IMAGE: As we noted on the day of her passing, ‘For many who learnt the basics of good editing from her and struggle to reach the high standards she kept and expected of her wards, it’s a silent tribute to her every time a copy is opened for editing.’
She preferred talking about current topics of interest, the state of the nation, the far-reaching impact of the political polarisation post 2014 on personal relationships, the pressing need for a push-back by each one of us instead of whining about how bad things were getting today.
The last visit of the Weekly gang to her home in the last week of December 2022 was precious and full of reminiscences and banter, prompting me to message her that I would visit her much more often, once a week if possible. Her immediate blunt reply — “Once a week not necessary, once a month will do”!
Today I can clearly hear her voice admonishing me with her very own mix of affection-laced, straight talk — “You’re telling me you’ve been crying for three days? Just stop it at once. Get back to work.”
I will Sherna, just as soon as I can figure out how to survive in a world without you.
IMAGE: Sherna Gandhy, left, with Ammu Joseph, centre, and Meher Marfatia.
Payal Singh Mohanka
Sherna Gandhy leaves behind a collage of memories. She was the perfect boss who could sternly tick you off if you faltered or swamp with praise if deserved.
But most important was her gentle, loving, presence as she sat next to me at the Illustrated Weekly office in Mumbai.

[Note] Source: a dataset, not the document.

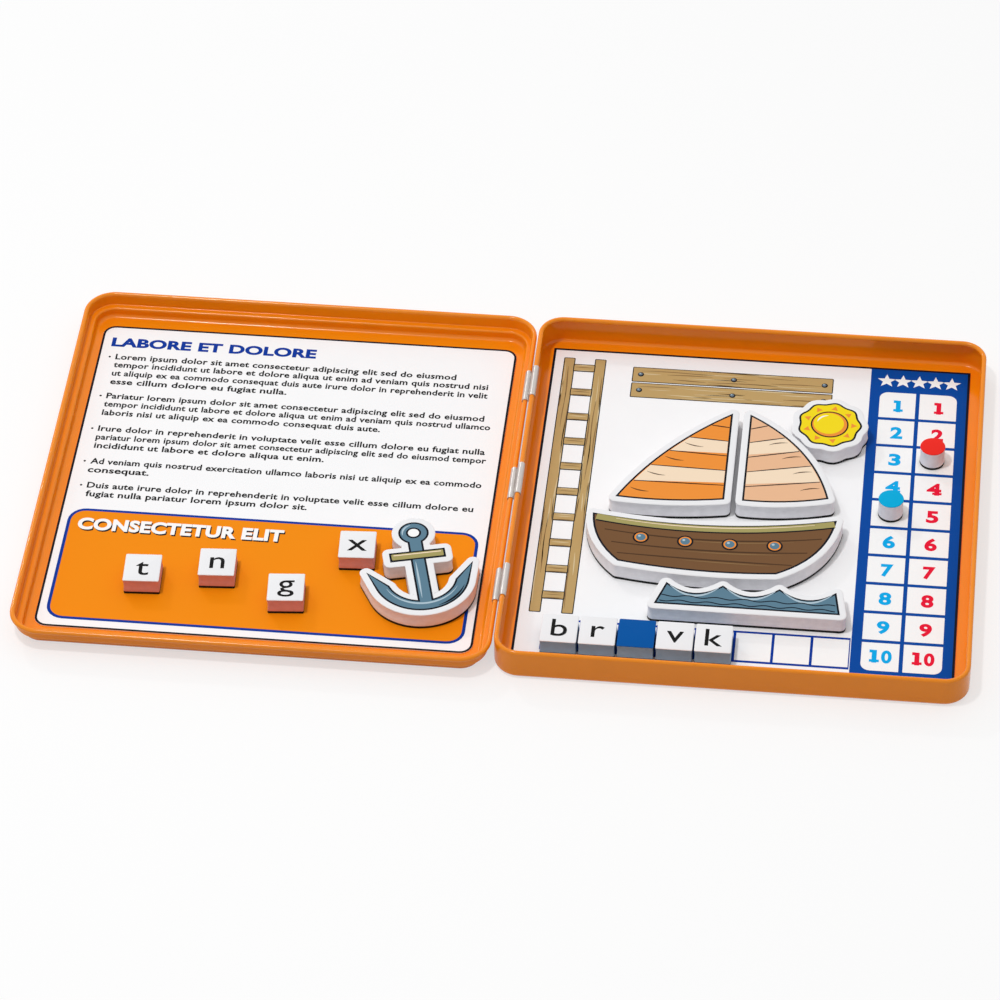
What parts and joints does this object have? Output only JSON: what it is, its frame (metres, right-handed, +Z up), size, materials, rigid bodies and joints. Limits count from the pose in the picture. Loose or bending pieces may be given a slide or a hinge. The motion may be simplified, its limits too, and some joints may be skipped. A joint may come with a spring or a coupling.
{
  "type": "travel word game case",
  "caption": "Flat hinged tin of a travel word game, lying open: deep tray with game board, stepped lid tray with rules card, and loose magnetic tiles, markers and picture pieces.",
  "frame": {"origin": "middle of the open case at table level, the bottom centre of its box", "axes": "+X along the case from the lid tray to the base tray, +Y to the back along the hinge, +Z up"},
  "size_m": [0.3707, 0.198, 0.0138],
  "materials": {
    "orange_tinplate": "glossy lacquer",
    "bare_tinplate": "bright rolled tinplate",
    "board_print": "printed satin card",
    "rules_print": "printed satin card",
    "white_foam": "closed-cell foam, die cut",
    "magnet_rubber": "flexible magnet sheet",
    "printed_face": "printed vinyl",
    "blue_face": "printed vinyl",
    "red_face": "printed vinyl",
    "sky_blue_face": "printed vinyl"
  },
  "bodies": {
    "base": {"base_tray": "orange_tinplate", "hinge_clip_rear": "bare_tinplate", "hinge_clip_middle": "bare_tinplate", "hinge_clip_front": "bare_tinplate", "board_card": "board_print"},
    "lid": {"lid_tray": "orange_tinplate", "rules_card": "rules_print"},
    "row_tile_1": {"row_tile_1_face": "printed_face", "row_tile_1_foam": "white_foam", "row_tile_1_magnet": "magnet_rubber"},
    "row_tile_2": {"row_tile_2_face": "printed_face", "row_tile_2_foam": "white_foam", "row_tile_2_magnet": "magnet_rubber"},
    "row_tile_3": {"row_tile_3_face": "blue_face", "row_tile_3_foam": "white_foam", "row_tile_3_magnet": "magnet_rubber"},
    "row_tile_4": {"row_tile_4_face": "printed_face", "row_tile_4_foam": "white_foam", "row_tile_4_magnet": "magnet_rubber"},
    "row_tile_5": {"row_tile_5_face": "printed_face", "row_tile_5_foam": "white_foam", "row_tile_5_magnet": "magnet_rubber"},
    "lid_tile_1": {"lid_tile_1_face": "printed_face", "lid_tile_1_foam": "white_foam", "lid_tile_1_magnet": "magnet_rubber"},
    "lid_tile_2": {"lid_tile_2_face": "printed_face", "lid_tile_2_foam": "white_foam", "lid_tile_2_magnet": "magnet_rubber"},
    "lid_tile_3": {"lid_tile_3_face": "printed_face", "lid_tile_3_foam": "white_foam", "lid_tile_3_magnet": "magnet_rubber"},
    "lid_tile_4": {"lid_tile_4_face": "printed_face", "lid_tile_4_foam": "white_foam", "lid_tile_4_magnet": "magnet_rubber"},
    "red_marker": {"red_marker_face": "red_face", "red_marker_foam": "white_foam", "red_marker_magnet": "magnet_rubber"},
    "blue_marker": {"blue_marker_face": "sky_blue_face", "blue_marker_foam": "white_foam", "blue_marker_magnet": "magnet_rubber"},
    "hull_picture": {"hull_picture_face": "printed_face", "hull_picture_foam": "white_foam", "hull_picture_magnet": "magnet_rubber"},
    "main_sail_picture": {"main_sail_picture_face": "printed_face", "main_sail_picture_foam": "white_foam", "main_sail_picture_magnet": "magnet_rubber"},
    "jib_sail_picture": {"jib_sail_picture_face": "printed_face", "jib_sail_picture_foam": "white_foam", "jib_sail_picture_magnet": "magnet_rubber"},
    "sun_picture": {"sun_picture_face": "printed_face", "sun_picture_foam": "white_foam", "sun_picture_magnet": "magnet_rubber"},
    "sea_picture": {"sea_picture_face": "printed_face", "sea_picture_foam": "white_foam", "sea_picture_magnet": "magnet_rubber"},
    "anchor_picture": {"anchor_picture_face": "printed_face", "anchor_picture_foam": "white_foam", "anchor_picture_magnet": "magnet_rubber"}
  },
  "joints": [
    {"name": "lid_hinge", "type": "hinge", "parent": "base", "child": "lid", "pos_m": [0.00115, 0, 0.00935], "axis": [0, 1, 0], "range_deg": [0, 180]},
    {"name": "row_tile_1_lift", "type": "slide", "parent": "base", "child": "row_tile_1", "axis": [0, 0, -1], "range_m": [-0.03, 0]},
    {"name": "row_tile_2_lift", "type": "slide", "parent": "base", "child": "row_tile_2", "axis": [0, 0, -1], "range_m": [-0.03, 0]},
    {"name": "row_tile_3_lift", "type": "slide", "parent": "base", "child": "row_tile_3", "axis": [0, 0, -1], "range_m": [-0.03, 0]},
    {"name": "row_tile_4_lift", "type": "slide", "parent": "base", "child": "row_tile_4", "axis": [0, 0, -1], "range_m": [-0.03, 0]},
    {"name": "row_tile_5_lift", "type": "slide", "parent": "base", "child": "row_tile_5", "axis": [0, 0, -1], "range_m": [-0.03, 0]},
    {"name": "lid_tile_1_lift", "type": "slide", "parent": "lid", "child": "lid_tile_1", "axis": [0, 0, -1], "range_m": [-0.03, 0]},
    {"name": "lid_tile_2_lift", "type": "slide", "parent": "lid", "child": "lid_tile_2", "axis": [0, 0, -1], "range_m": [-0.03, 0]},
    {"name": "lid_tile_3_lift", "type": "slide", "parent": "lid", "child": "lid_tile_3", "axis": [0, 0, -1], "range_m": [-0.03, 0]},
    {"name": "lid_tile_4_lift", "type": "slide", "parent": "lid", "child": "lid_tile_4", "axis": [0, 0, -1], "range_m": [-0.03, 0]},
    {"name": "red_marker_lift", "type": "slide", "parent": "base", "child": "red_marker", "axis": [0, 0, -1], "range_m": [-0.03, 0]},
    {"name": "blue_marker_lift", "type": "slide", "parent": "base", "child": "blue_marker", "axis": [0, 0, -1], "range_m": [-0.03, 0]},
    {"name": "hull_picture_lift", "type": "slide", "parent": "base", "child": "hull_picture", "axis": [0, 0, -1], "range_m": [-0.03, 0]},
    {"name": "main_sail_picture_lift", "type": "slide", "parent": "base", "child": "main_sail_picture", "axis": [0, 0, -1], "range_m": [-0.03, 0]},
    {"name": "jib_sail_picture_lift", "type": "slide", "parent": "base", "child": "jib_sail_picture", "axis": [0, 0, -1], "range_m": [-0.03, 0]},
    {"name": "sun_picture_lift", "type": "slide", "parent": "base", "child": "sun_picture", "axis": [0, 0, -1], "range_m": [-0.03, 0]},
    {"name": "sea_picture_lift", "type": "slide", "parent": "base", "child": "sea_picture", "axis": [0, 0, -1], "range_m": [-0.03, 0]},
    {"name": "anchor_picture_lift", "type": "slide", "parent": "lid", "child": "anchor_picture", "axis": [0, 0, -1], "range_m": [-0.03, 0]}
  ]
}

I remember a day in 1987 when I went up to Sherna and said I had finished my pages, I needed to step out for lunch and may get a little late returning as I had some “personal matter” to attend to.
“Sure,” said Sherna as she put the pages aside, leaned back, crossed her arms and with barely concealed amusement she said, “And what if I may ask, is this personal matter you have to attend to?”
When I very awkwardly told her I had received a proposal for marriage the previous evening and I had to meet the individual at the Bombay Gym, just behind our office, Sherna’s face broke into a big smile, my awkwardness melted away as she said, “Of course, you must go!”
Over the years my husband Manoj too became a friend of Sherna’s. And even after I moved to Kolkata, we remained in touch.
Years later when my publisher asked me to suggest an editor for my book, my first thought was Sherna and to my delight, she agreed. She was the best editor I knew.
IMAGE: Ammu Joseph, left, Meher Marfatia, Sherna Gandhy, S G Vasudev.
Last December I made a short trip to Bombay with the sole objective of spending time with Sherna.
A common friend had suggested I come and meet our dearest friend and former colleague while she was her usual cheerful self, even as she courageously combated cancer.
I am so glad I was able to meet her each day of my three-day trip to Mumbai.
We were transported back in time as the ‘Weekly ladies’ reminisced and enjoyed the hospitality of the Gandhy home.
Will always cherish memories of her warm presence, our animated conversations and her full-throated laughter. She hugely touched many lives including mine.
May God take special care of an exceptional human being!